En lieu et place d’un contexte naturel de problèmes dans lequel ils pourraient prendre des décisions sur le sens à donner à leurs mots et sur les notions qu’ils souhaitent codifier, les étudiants sont soumis à une suite interminable de définitions arbitraires et à priori. Le programme est obsédé par le jargon et la nomenclature, avec apparemment pour seul motif celui de fournir aux professeurs une base pour évaluer les étudiants.» (Paul Lockhart, La lamentation d’un mathématicien, L’arbre de Diane.)

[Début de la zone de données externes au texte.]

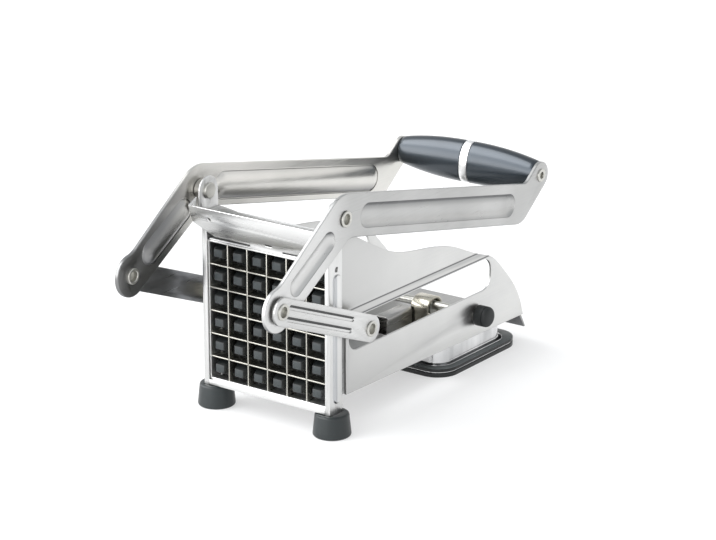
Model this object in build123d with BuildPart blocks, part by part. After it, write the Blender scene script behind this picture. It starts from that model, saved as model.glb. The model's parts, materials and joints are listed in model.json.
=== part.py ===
from build123d import *
import os
from math import asin, atan2, cos, degrees, hypot, radians, sin, sqrt

# French fry cutter: a potato is pushed lengthwise through a square blade grid by a studded
# block.  A double lever with a cross grip drives the block through two side links, and a
# suction cup under the tail holds the cutter on the table.
#
# Frame: +Z up, the blade grid faces -Y, X runs across.  The origin is the middle of the
# footprint at table height.  Side outlines are drawn as (distance behind the grid's front
# edge, height above the table).

# --- Driving dimensions, millimetres and degrees ---

# Blade grid
GRID_CELLS = 6
GRID_PITCH = 11.7
GRID_BASE = 14.8            # lowest cell above the table
BLADE_THICKNESS = 0.7
BLADE_DEPTH = 7.6
BLADE_LAP_GAP = 0.05        # clearance each side in the half-lap slots
FRAME_LAP = 0.3             # frame outer face beyond the cell field
FRAME_WALL = 0.9
FRAME_DEPTH = 8.0

# Insert flange above the grid
FLANGE_SHEET = 0.9
FLANGE_FOOT_DEPTH = 3.0     # foot strip lying on the frame's top edge
FLANGE_FOOT_SPAN = 69.0
FLANGE_TAB_SPAN = 19.2      # between the two slots that part the flange from its foot
FLANGE_SLOT = 0.9
FLANGE_NECK_SPAN = 62.0     # just above the slots
FLANGE_SPAN = 78.0          # across the wing tips
FLANGE_WING_RISE = 9.1      # from the frame's top edge to the wing's lower corner
FLANGE_CREASE_RISE = 10.7
FLANGE_CREASE_REACH = 7.0   # forward of the grid face
FLANGE_TOP_RISE = 18.8
FLANGE_TOP_REACH = 10.0
FLANGE_GUSSET_RISE = 2.9    # of the gusset from each wing tip back to the ear
FLANGE_EYE_OFFSET = 2.5     # oval hole above the tab, right of the middle
FLANGE_EYE_RISE = 3.9
FLANGE_EYE_LENGTH = 4.6
FLANGE_EYE_HEIGHT = 1.3
FLANGE_HOLE_RADIUS = 0.9    # round hole in the left half
FLANGE_HOLE_OFFSET = 28.0
FLANGE_HOLE_RISE = 13.0

# Body sheet
SHEET = 1.2
SIDE_GAP = 0.2              # between the blade frame and the side plates
JOGGLE = 1.9                # the lower side panel stands out by this much
JOGGLE_TOP = 59.3
JOGGLE_BOTTOM = 56.5
PANEL_FRONT = 11.0          # front edge of the lower side panel
PANEL_FRONT_BASE = 18.9     # its bottom edge, front and rear
PANEL_REAR_BASE = 16.1
WINDOW_FRONT = 13.0
WINDOW_REAR = 135.2
WINDOW_BOTTOM = 39.2
WINDOW_TOP = 55.6
WINDOW_RADIUS = 7.0

# Front posts, which end in the pivot ears, and their rubber feet
POST_FRONT = 1.3            # forward of the grid face
POST_FLANGE = 3.0
POST_DEPTH = 10.3
POST_TOP = 91.5             # top of the folded front edge
EAR_WIDTH = 14.2
EAR_ROOT = 96.5
EAR_SWELL = 3.0             # height over which the post widens to the ear
BEAD_HEIGHT = 0.8
BEAD_WIDTH = 5.4
BEAD_BOTTOM = 16.8
BEAD_TOP = 80.3
POST_HOLE_RADIUS = 1.1
POST_HOLE_HEIGHT = 82.7
FOOT_RADIUS = 9.4
FOOT_TOP_RADIUS = 8.2
FOOT_HEIGHT = 11.5
FOOT_FLOOR = 4.0            # rubber under the post tip
FOOT_POCKET_GAP = 0.1
FOOT_EDGE_RADIUS = 1.2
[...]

Le dégout de l’élève vis-à-vis de l’algèbre et l’impéritie calculatoire qui en découle, ne sont-ils pas à la hauteur de l’insistance de son prof à lui faire déglutir des opérations dévertébrées à répétition? Pourquoi tant de calcul algébrique pour tous les élèves? Qu’est-ce qui justifie cette pratique intensive en dehors d’études mathématiques ultérieures comme le calcul des limites de fonctions ou le calcul différentiel et intégral auquel peu d’élèves seront confrontés dans leur futur?

Wallah

Pour redonner du sens au calcul littéral et à l’algèbre, ce ne sont pas les voies qui manquent : les nombres figurés (triangulaires, carrés…) et les suites (finies et infinies); les périmètres, aires et volumes; les équations contextualisées et leur résolution par voie multiple (numérique, graphique, algébrique); l’algèbre par la géométrie ou par les programmes de calcul. Tant de pistes déjà explorées (comme dans la série GEM, De question en question, Didier Hatier) mais délaissées par la grosse majorité des profs actuels et leurs manuels.